I hope Kavanaugh’s first overseas visit as a Supreme Court justice is to Ireland. Maybe an eminent lawyer or an eminent academic here will invite him to address the Bar Council or the L&H in UCD or the Hist in Trinity or some such. The screaming screamers (and the Irish Times) will no doubt demand that Kavanaugh be disinvited. Which might just wake people up to the bullying that is going on here.

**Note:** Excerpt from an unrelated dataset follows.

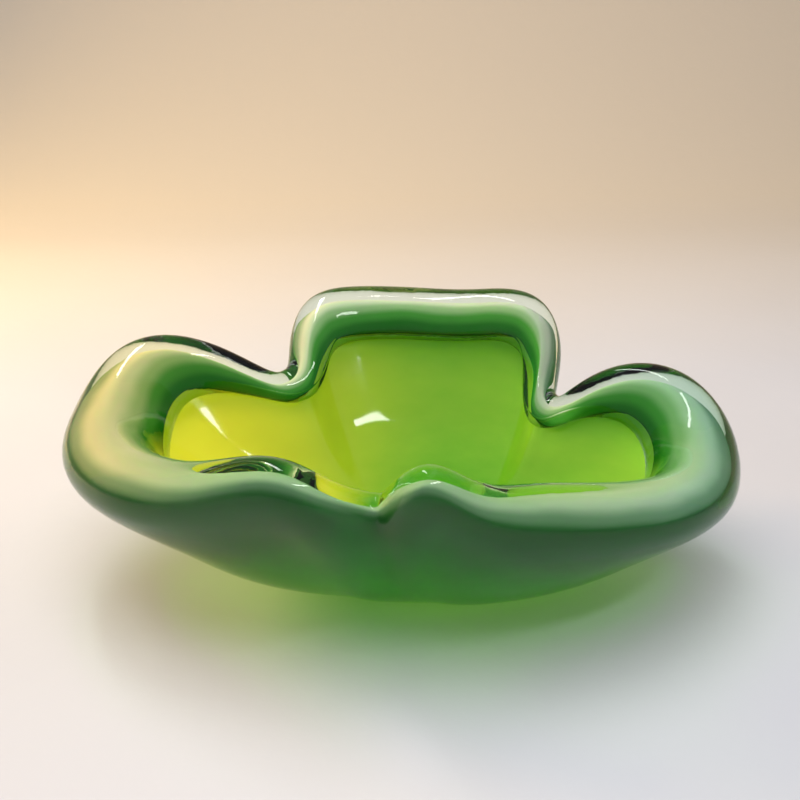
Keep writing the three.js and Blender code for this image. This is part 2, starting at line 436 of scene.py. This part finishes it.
add_piece(
    "glass_casing",
    casing_rings(),
    casing_stations,
    "clear_casing",
    clear_glass(),
)
add_piece(
    "glass_opal",
    core_rings(OPAL_FACE, OPAL_FACE + OPAL_WALL),
    core_stations,
    "opal_layer",
    opal_glass(),
)
add_piece(
    "glass_lining",
    core_rings(OPAL_FACE + OPAL_WALL - OVERLAP, CORE_WALL),
    core_stations,
    "green_lining",
    green_glass(),
)


# ---- Stage ----


def stage_floor():
    """A pale floor that curves up into a plain backdrop, in metres."""
    width, front, back, bend, top, steps = 3.0, -1.6, 1.1, 0.5, 1.6, 16
    section = [(front, 0.0), (back - bend, 0.0)]
    for i in range(1, steps + 1):
        angle = math.pi / 2 * i / steps
        section.append((back - bend + bend * math.sin(angle), bend - bend * math.cos(angle)))
    section.append((back, top))
    points = [(x, y, z) for y, z in section for x in (-width, width)]
    faces = [(2 * i, 2 * i + 1, 2 * i + 3, 2 * i + 2) for i in range(len(section) - 1)]
    mesh = bpy.data.meshes.new("floor")
    mesh.from_pydata(points, [], faces)
    mesh.shade_smooth()
    floor = bpy.data.objects.new("floor", mesh)
    bpy.context.scene.collection.objects.link(floor)
    shader = Shader("floor")
    tint = shader.mix(shader.noise(0.4, detail=3), (0.54, 0.54, 0.59, 1), (0.61, 0.61, 0.66, 1))
    # Painted light: the floor turns warm cream towards the back and up the backdrop, standing in for
    # warm light falling there.
    far = shader.span(shader.coordinate("Y"), 0.2, 0.7, 0, 1)
    tint = shader.mix(far, tint, (0.72, 0.62, 0.50, 1))
    shader.set(Base_Color=tint, Roughness=shader.span(shader.noise(0.1), 0, 1, 0.35, 0.5))
    shader.bump(shader.noise(0.01), 0.0001)
    mesh.materials.append(shader.material)


LIGHT_TARGET = Vector((0, 0, 0.03))

# Rectangular lamps: name, place and size in metres, power in watts, colour, and whether the glass
# mirrors them.
LAMPS = (
    ("overhead", (-0.1, -0.1, 0.9), (0.9, 0.7), 6.0, (1, 0.98, 0.96), False),
    ("window", (-0.12, 0.30, 0.9), (0.07, 0.50), 1.6, (1, 1, 1), True),
    ("lamp", (0.30, -0.45, 0.85), (0.45, 0.07), 1.6, (1, 1, 1), True),
    ("warm", (-0.7, 0.35, 0.42), (0.25, 0.25), 6.5, (1, 0.70, 0.26), False),
)
SKY_COLOR = (0.88, 0.89, 0.95, 1)
SKY_STRENGTH = 0.38


def area_light(name, place, size, power, color, mirrored):
    data = bpy.data.lights.new(name, "AREA")
    data.shape = "RECTANGLE"
    data.size, data.size_y = size
    data.energy = power
    data.color = color
    light = bpy.data.objects.new(name, data)
    bpy.context.scene.collection.objects.link(light)
    light.location = place
    light.rotation_euler = (LIGHT_TARGET - Vector(place)).to_track_quat("-Z", "Y").to_euler()
    light.visible_glossy = mirrored
    light.visible_transmission = False  # its light comes in through let_light_in, and once is enough


def add_sky():
    world = bpy.data.worlds.new("studio")
    world.use_nodes = True
    background = world.node_tree.nodes["Background"]
    background.inputs["Color"].default_value = SKY_COLOR
    background.inputs["Strength"].default_value = SKY_STRENGTH
    bpy.context.scene.world = world


stage_floor()
for lamp in LAMPS:
    area_light(*lamp)
add_sky()
bpy.context.scene.view_settings.view_transform = "Standard"

# ---- Camera ----

VIEW_TILT = 24.5  # degrees down
VIEW_ROLL = 1.0
VIEW_DISTANCE = 0.375
VIEW_TARGET = Vector((0, 0, 0.028))
IMAGE_SIDE = 800  # the unit of the focal length and the shift is one part in this many of the image
FOCAL = 1065
SHIFT = (-28, 86)
SENSOR = 36


def add_camera():
    data = bpy.data.cameras.new("camera")
    data.sensor_width = SENSOR
    data.lens = SENSOR * FOCAL / IMAGE_SIDE
    data.shift_x = SHIFT[0] / IMAGE_SIDE
    data.shift_y = SHIFT[1] / IMAGE_SIDE
    data.clip_start = 0.01
    camera = bpy.data.objects.new("camera", data)
    bpy.context.scene.collection.objects.link(camera)
    tilt = math.radians(VIEW_TILT)
    back = Vector((0, -math.cos(tilt), math.sin(tilt)))
    roll = Matrix.Rotation(math.radians(-VIEW_ROLL), 3, "Z")
    turned = (-back).to_track_quat("-Z", "Y").to_matrix() @ roll
    camera.matrix_world = Matrix.Translation(VIEW_TARGET + back * VIEW_DISTANCE) @ turned.to_4x4()
    bpy.context.scene.camera = camera


add_camera()

bpy.context.view_layer.update()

Ruadhan MacCormaic’s article in Saturday's Irish Times is interesting and by the IT standards of recent days fairly balanced. He is right to say that the reputation of the US Supreme Court has suffered in recent years, particularly as a result of their decision to hand the Presidency to George W. Bush, the worst US President in our lifetimes and quite possibly ever. MacCormaic says that US Supreme Court judgments are not cited by courts outside the US nowadays. I can’t argue with that as I don’t know if they are or not but if Roe V Wade is re-opened by the US Supreme Court that will echo around the world. Which is why the Irish Times is so angry. They are in fact scared. Just as the rest of the world was beginning to think again about abortion we disgraced ourselves by inserting a right to abortion into the Constitution. The attempt to prevent Kavanaugh reaching the Supreme Court was all about Roe V Wade, and everybody knows that.